I always wondered about artists, and how their work must often be inspired by the people in their lives. What joy and pride it must bring someone to know that a beautiful love poem was penned in their name! And to an equal measure, what mixture of horror and sadness must accompany words about hate or betrayal.
I’ve written songs and poetry since I was in grade school, and my close friends often make fun of the fact that an overwhelming majority of my compositions are about happiness and love. In truth, it’s because I’ve often struggled with allowing myself to publish negative emotions about people.
What if they found out?
What might they think?
What would others think?
Those questions and fears have filled my mind as I’ve dragged so many recordings to the recycling bin and rewritten so many stanzas to be less incensed or more anonymous. It’s simply safer to work with generalized emotions or undirected irreverence.
I think it really comes down to anonymity.
When I look at a famous painting or read a well-known poem, I’m generally blessed with uncertainty regarding what or who inspired it, and – most importantly – I can remain comfortably certain that it’s not about me. So, while I may consume, deconstruct, and analyze to the nth degree, even if that analysis leads me on a revealing, introspective tour of my own psyche, I am free take it there myself; I am unbiased and unhindered in my consumption. If, on the other hand, I know for a fact or I may surmise that there is any reasonable possibility that the artist had me – whether consciously or subconsciously – in mind when he or she created something, then the analysis immediately jumps to myself. I’ll agonize over being misunderstood or misinterpreted by his or her creation, and whether or not others enjoy or agree with the piece will be inextricably tied to its (potentially dubious) relationship to me.
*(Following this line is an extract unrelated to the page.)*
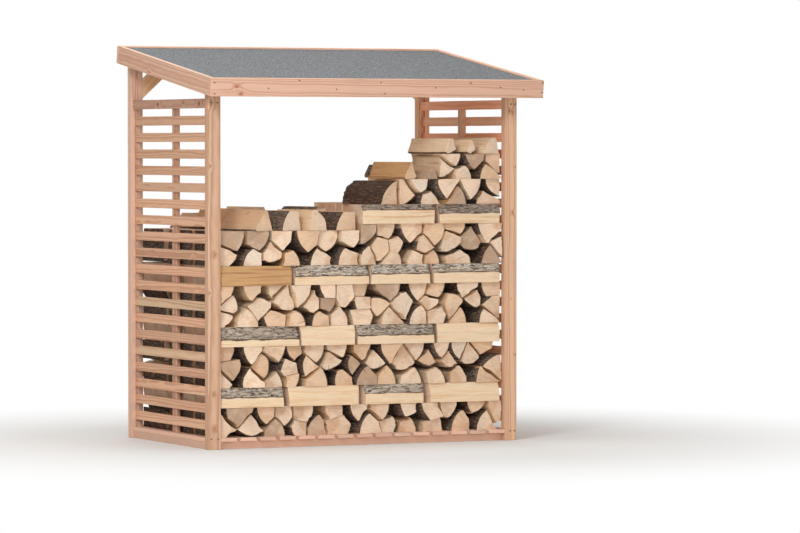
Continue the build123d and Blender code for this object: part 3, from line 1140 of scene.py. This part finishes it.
@dataclass
class Heads:
    """Screw or nail heads with a dished top, about 1 mm proud of the timber."""

    name: str
    finish: Finish
    radius: float
    places: list[tuple[Vector, Vector]] = field(default_factory=list)
    rim_height: float = 0.0008
    dish_depth: float = 0.0012
    rim_share: float = 0.42

    def build(self) -> Object:
        """Makes all heads as one piece.

        Returns:
            The piece.
        """
        mesh = bmesh.new()
        for place, facing in self.places:
            turn = facing.to_track_quat("Z", "Y").to_matrix().to_4x4()
            made = bmesh.ops.create_circle(
                mesh, cap_ends=True, radius=self.radius, segments=12,
                matrix=Matrix.Translation(place) @ turn,
            )
            top = next(iter({f for v in made["verts"] for f in v.link_faces}))
            body = bmesh.ops.extrude_face_region(mesh, geom=[top])
            moved = [g for g in body["geom"] if isinstance(g, BMVert)]
            bmesh.ops.translate(mesh, verts=moved, vec=facing * self.rim_height)
            cap = next(g for g in body["geom"] if isinstance(g, BMFace))
            rim = self.radius * self.rim_share
            bmesh.ops.inset_region(mesh, faces=[cap], thickness=rim, depth=0.0)
            bmesh.ops.translate(mesh, verts=cap.verts[:], vec=facing * -self.dish_depth)
        bmesh.ops.recalc_face_normals(mesh, faces=mesh.faces)
        piece = mesh_object(mesh, self.name, [self.finish.material()])
        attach(piece, "root")
        log.info("%s: %d heads", self.name, len(self.places))
        return piece


@dataclass
class Studio:
    """Camera, floor and lamps."""

    lens: float = 193.8
    camera_place: tuple[float, float, float] = (-9.472, -20.735, 1.555)
    yaw: float = 25.5
    pitch: float = 1.6
    sky: float = 0.5

    def build(self) -> None:
        """Puts the camera, the floor, the lamps and the sky in place."""
        self._camera()
        self._floor()
        self._lamps()
        self._sky()

    def _camera(self) -> None:
        """The camera, from where the photograph was taken."""
        data = bpy.data.cameras.new("camera")
        data.lens = self.lens
        data.sensor_width = 36.0
        data.clip_start = 0.5
        data.clip_end = 400.0
        camera = put_in_scene("camera", data)
        camera.location = self.camera_place
        camera.rotation_euler = Euler((radians(90 - self.pitch), 0, radians(-self.yaw)))
        bpy.context.scene.camera = camera

    def _floor(self) -> None:
        """A wide pale floor that fades into the white around it."""
        graph = Graph("studio_floor")
        x, y, _ = graph.split(graph.place())
        away = graph.math("SQRT", x * x + y * y)
        seen = graph.add("LightPath", {}, "Is Camera Ray")
        fade = graph.ramp(away, 1.4, 3.4) * seen
        matt = graph.add("BsdfDiffuse", {"Color": (0.8, 0.8, 0.79)})
        white = graph.add("Emission", {"Color": (1.0, 1.0, 1.0), "Strength": 1.0})
        both = graph.add("MixShader", {0: fade, 1: matt, 2: white})
        graph.add("OutputMaterial", {"Surface": both})
        mesh = bmesh.new()
        bmesh.ops.create_grid(mesh, x_segments=2, y_segments=2, size=150.0)
        floor = mesh_object(mesh, "floor", [graph.material])

    def _lamps(self) -> None:
        """A soft key lamp from the front left, a low fill, and lamps above and behind."""
        for name, place, size, power in (
            ("key", (-4.8, -5.4, 4.6), 2.0, 215.0),
            ("fill", (-3.0, -7.5, 1.6), 2.5, 120.0),
            ("top", (-0.5, -0.8, 6.0), 2.5, 100.0),
            ("back", (1.0, 6.0, 4.0), 4.0, 110.0),
        ):
            data = bpy.data.lights.new(name, "AREA")
            data.shape = "DISK"
            data.size = size
            data.energy = power
            lamp = put_in_scene(name, data)
            lamp.location = place
            aim = Vector((0, 0, 0.9)) - Vector(place)
            lamp.rotation_euler = aim.to_track_quat("-Z", "Y").to_euler()

    def _sky(self) -> None:
        """Even light from all round, and white where the camera looks past the object."""
        world = bpy.data.worlds.new("studio_sky")
        bpy.context.scene.world = world
        graph = Graph("studio_sky", world)
        camera = graph.add("LightPath", {}, "Is Camera Ray")
        glossy = graph.add("LightPath", {}, "Is Glossy Ray")
        seen = graph.math("MAXIMUM", camera, glossy)
        plain = {"Color": (1.0, 0.985, 0.96), "Strength": self.sky}
        dim = graph.add("Background", plain)
        white = graph.add("Background", {"Color": (1.0, 1.0, 1.0), "Strength": 1.0})
        both = graph.add("MixShader", {0: seen, 1: dim, 2: white})
        graph.add("OutputWorld", {"Surface": both})


@dataclass
class LogStore:
    """The whole store, piece by piece."""

    post_arris: float = 0.0025

    def build(self) -> None:
        """Builds every piece in order."""
        self._timber()
        self._roof()
        self._firewood()
        self._fixings()

    def _timber(self) -> None:
        """Posts, rails, slats, battens, bearers and floor boards."""
        for index, node in enumerate(sorted(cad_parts)):
            finish = next((TIMBERS[start] for start in TIMBERS if node.startswith(start)), None)
            if finish is not None:
                boards = Boards(node, finish, "timber", 10 + index, tone=TONES_AND_PAINTED_LIGHT.get(node))
                if node.startswith("post"):
                    boards.arris = self.post_arris
                if node in KNOTS:
                    boards.look = self._knotty(node, finish)
                boards.build()

    @staticmethod
    def _knotty(node: str, finish: Finish) -> Timber:
        """The timber of a post or rail with knots in places of their own.

        Args:
            node: the node, which is in the table of knots.
            finish: the timber that it is made of.

        Returns:
            The timber with those knots.
        """
        knot, depth = (srgb(160, 106, 74), 0.6)
        if "rail" in node:
            knot, depth = (srgb(112, 72, 56), 1.0)
        name = f"{node}_timber"
        return replace(finish.value, name=name, knot=knot, knot_depth=depth, knots=KNOTS[node])

    def _roof(self) -> None:
        """Fascias and felt."""
        nodes = [node for node in sorted(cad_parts) if node.startswith("fascia")]
        for index, node in enumerate(nodes):
            look = Timber(
                f"{node}_timber", srgb(222, 180, 155), srgb(196, 142, 114), srgb(232, 202, 178),
                knot=srgb(178, 112, 80), knots=KNOTS.get(node, ()), contrast=0.75, greyness=0.2,
            )
            tone = TONES_AND_PAINTED_LIGHT.get(node)
            Boards(node, Finish.POST, "fascia_timber", 70 + index, look=look, tone=tone).build()
        FeltSheet("roof_felt", Finish.FELT, "felt", 3).build()

    def _firewood(self) -> None:
        """All the split logs, each node with its own settings."""
        for index, node in enumerate(sorted(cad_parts)):
            if "log" in node or node.startswith("heap_"):
                settings: dict[str, Any] = {}
                for part, chosen in LOG_SETTINGS.items():
                    if part in node:
                        settings |= chosen
                SplitLogs(node, Finish.END, "firewood", 200 + index, **settings).build()

    def _fixings(self) -> None:
        """Screws in the posts and nails in the fascias."""
        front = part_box("fascia_front")
        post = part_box("post_front_left")
        screws = Heads("screws", Finish.SCREW, 0.0042)
        nails = Heads("nails", Finish.NAIL, 0.0036)
        face = Vector((0, -1, 0))
        for x, z in SCREW_PLACES:
            screws.places.append((Vector((x, post[0].y - HEAD_OFFSET, z)), face))
        slope = Vector((0, cos(ROOF_PITCH), sin(ROOF_PITCH)))
        upright = Vector((0, -sin(ROOF_PITCH), cos(ROOF_PITCH)))
        foot = Vector((0, front[0].y + FASCIA_HEIGHT * sin(ROOF_PITCH), front[0].z))
        for x, up in NAIL_PLACES:
            place = foot + upright * up + Vector((x, 0, 0)) - slope * HEAD_OFFSET
            nails.places.append((place, -slope))
        screws.build()
        nails.build()


def main() -> None:
    """Builds the store and its studio."""
    logging.basicConfig(level=logging.INFO, format="%(message)s")
    bpy.context.scene.view_settings.view_transform = "Standard"
    LogStore().build()
    Studio().build()


if __name__ == "__main__":
    main()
Perhaps such is merely the lot of an artist.
It’s great responsibility to wield, and I don’t yet know if I’m mature enough to cast such empathy (née self-consciousness) aside. Even when writing fiction, I fret that my acquaintances who read it might recognize what pieces and parts I stole from them and injected into my prose. I’m careful to choose names that don’t coincide or rhyme with those of folks I know (“her name was… Fenelope…”), and I consciously tweak personality quirks and idiosyncrasies such that they don’t precisely line up with their real-world counterparts. It’s terribly time-consuming, of debatable effectiveness, and it no doubt stifles what few creative juices I can wring from this form.
Maybe the secret is to become big in Japan. Where no one knows what the hell I’m talking about anyway.